Reproduce all of the records exactly.

***

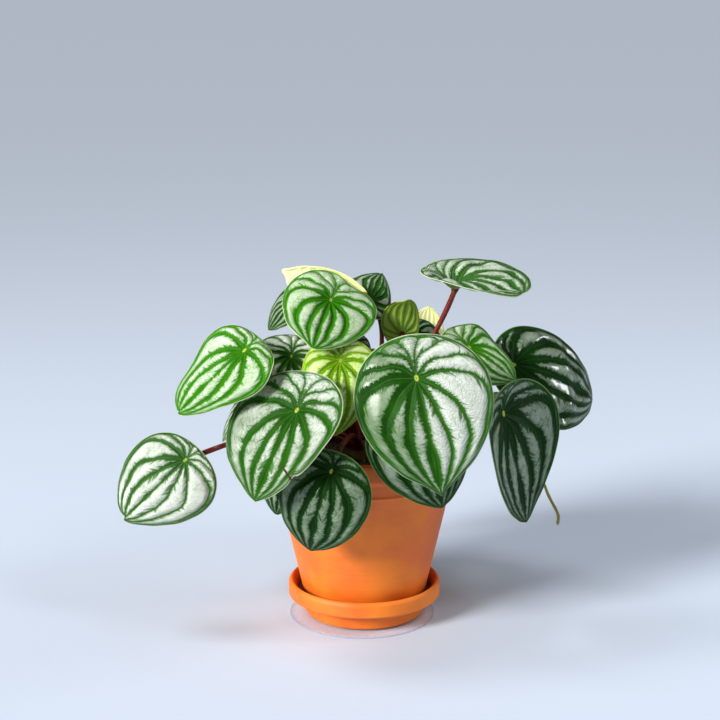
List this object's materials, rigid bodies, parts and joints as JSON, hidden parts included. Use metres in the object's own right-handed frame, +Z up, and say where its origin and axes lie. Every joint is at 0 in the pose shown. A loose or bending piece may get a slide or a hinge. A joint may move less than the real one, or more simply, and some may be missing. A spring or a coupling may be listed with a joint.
{
  "type": "potted peperomia",
  "caption": "Bushy silver-striped peperomia with round pointed leaves on red-brown petioles, in a tapered clay pot and saucer on a thin clear disc.",
  "frame": {"origin": "on the surface that the part stands on, under the pot's axis", "axes": "+Z up along the pot's axis, -Y towards the plant's front, where the large striped leaves face"},
  "size_m": [0.3084, 0.204, 0.2292],
  "materials": {
    "clay": "matte",
    "clear": "gloss",
    "potting_mix": "matte",
    "petiole": "satin",
    "leaf": "satin",
    "bright_leaf": "satin",
    "dark_leaf": "satin",
    "young_leaf": "satin"
  },
  "bodies": {
    "root": {"clear_disc": "clear", "saucer": "clay", "pot": "clay", "soil": "potting_mix", "stems": "petiole", "leaf_far_left": "leaf", "leaf_upper_left": "bright_leaf", "leaf_top_centre": "bright_leaf", "leaf_top_right": "leaf", "leaf_right_bright": "bright_leaf", "leaf_right_glossy": "leaf", "leaf_right_hanging": "dark_leaf", "leaf_front_large": "leaf", "leaf_front_under": "dark_leaf", "leaf_front_left": "leaf", "leaf_front_low": "dark_leaf", "leaf_young_lime": "young_leaf", "leaf_left_inner": "leaf", "leaf_top_back": "leaf", "leaf_small_dark": "dark_leaf", "leaf_pale_back": "young_leaf", "leaf_young_folded": "bright_leaf", "leaf_pale_right": "young_leaf", "leaf_centre_dark": "dark_leaf", "leaf_middle_dark": "dark_leaf", "leaf_left_low": "dark_leaf", "leaf_under_left": "dark_leaf", "leaf_rear_upper_right": "leaf", "leaf_rear_upper": "leaf", "leaf_rear_upper_left": "leaf", "leaf_rear_right": "leaf", "leaf_rear_left": "leaf", "leaf_left_rear": "leaf", "leaf_rear_low_left": "dark_leaf", "leaf_rear_low": "dark_leaf", "leaf_rear_low_right": "dark_leaf", "leaf_right_rear": "leaf"}
  },
  "joints": []
}
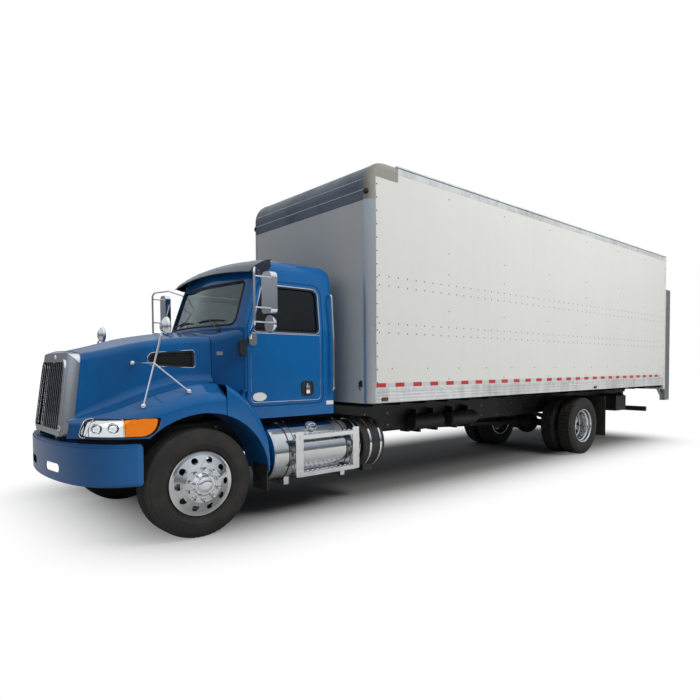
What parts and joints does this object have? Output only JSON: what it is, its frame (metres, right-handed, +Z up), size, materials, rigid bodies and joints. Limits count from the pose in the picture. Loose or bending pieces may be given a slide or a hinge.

***

### [In response]
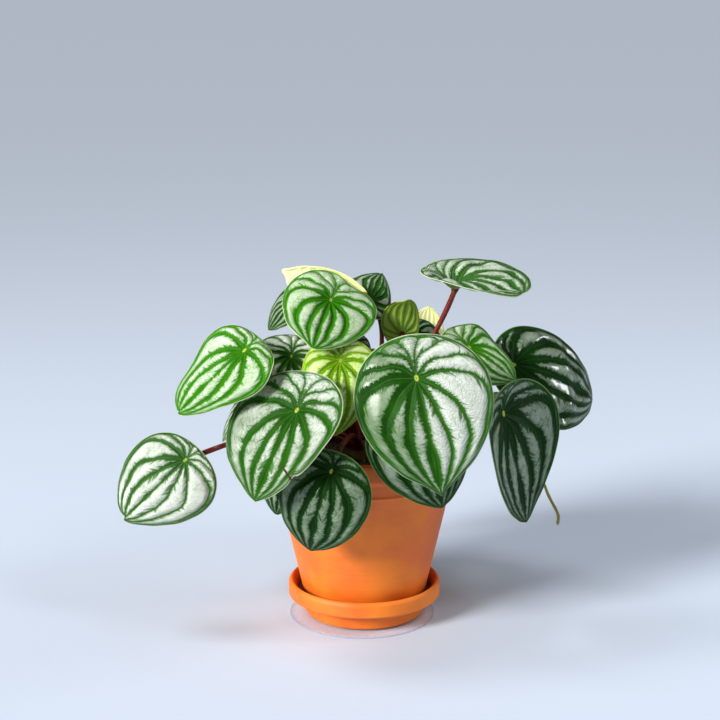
List this object's materials, rigid bodies, parts and joints as JSON, hidden parts included. Use metres in the object's own right-handed frame, +Z up, and say where its origin and axes lie. Every joint is at 0 in the pose shown. A loose or bending piece may get a slide or a hinge. A joint may move less than the real one, or more simply, and some may be missing. A spring or a coupling may be listed with a joint.
{
  "type": "potted peperomia",
  "caption": "Bushy silver-striped peperomia with round pointed leaves on red-brown petioles, in a tapered clay pot and saucer on a thin clear disc.",
  "frame": {"origin": "on the surface that the part stands on, under the pot's axis", "axes": "+Z up along the pot's axis, -Y towards the plant's front, where the large striped leaves face"},
  "size_m": [0.3084, 0.204, 0.2292],
  "materials": {
    "clay": "matte",
    "clear": "gloss",
    "potting_mix": "matte",
    "petiole": "satin",
    "leaf": "satin",
    "bright_leaf": "satin",
    "dark_leaf": "satin",
    "young_leaf": "satin"
  },
  "bodies": {
    "root": {"clear_disc": "clear", "saucer": "clay", "pot": "clay", "soil": "potting_mix", "stems": "petiole", "leaf_far_left": "leaf", "leaf_upper_left": "bright_leaf", "leaf_top_centre": "bright_leaf", "leaf_top_right": "leaf", "leaf_right_bright": "bright_leaf", "leaf_right_glossy": "leaf", "leaf_right_hanging": "dark_leaf", "leaf_front_large": "leaf", "leaf_front_under": "dark_leaf", "leaf_front_left": "leaf", "leaf_front_low": "dark_leaf", "leaf_young_lime": "young_leaf", "leaf_left_inner": "leaf", "leaf_top_back": "leaf", "leaf_small_dark": "dark_leaf", "leaf_pale_back": "young_leaf", "leaf_young_folded": "bright_leaf", "leaf_pale_right": "young_leaf", "leaf_centre_dark": "dark_leaf", "leaf_middle_dark": "dark_leaf", "leaf_left_low": "dark_leaf", "leaf_under_left": "dark_leaf", "leaf_rear_upper_right": "leaf", "leaf_rear_upper": "leaf", "leaf_rear_upper_left": "leaf", "leaf_rear_right": "leaf", "leaf_rear_left": "leaf", "leaf_left_rear": "leaf", "leaf_rear_low_left": "dark_leaf", "leaf_rear_low": "dark_leaf", "leaf_rear_low_right": "dark_leaf", "leaf_right_rear": "leaf"}
  },
  "joints": []
}
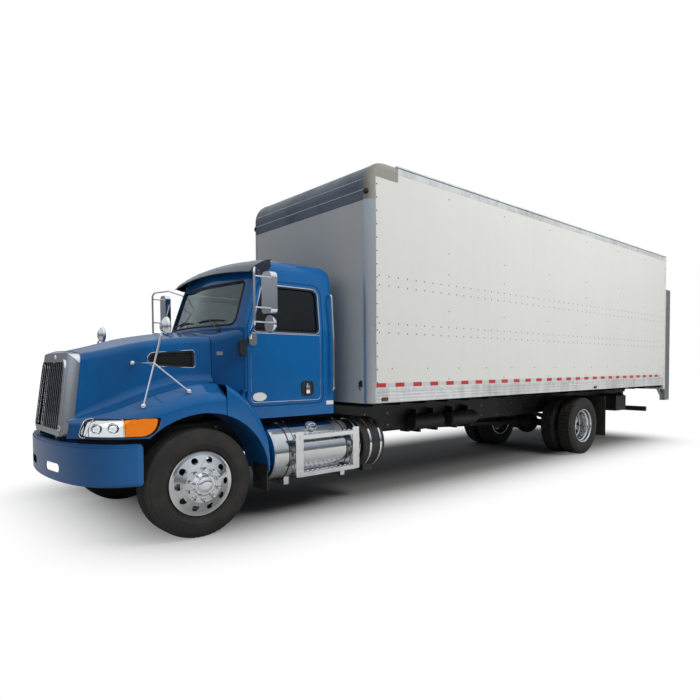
What parts and joints does this object have? Output only JSON: what it is, its frame (metres, right-handed, +Z up), size, materials, rigid bodies and joints. Limits count from the pose in the picture. Loose or bending pieces may be given a slide or a hinge.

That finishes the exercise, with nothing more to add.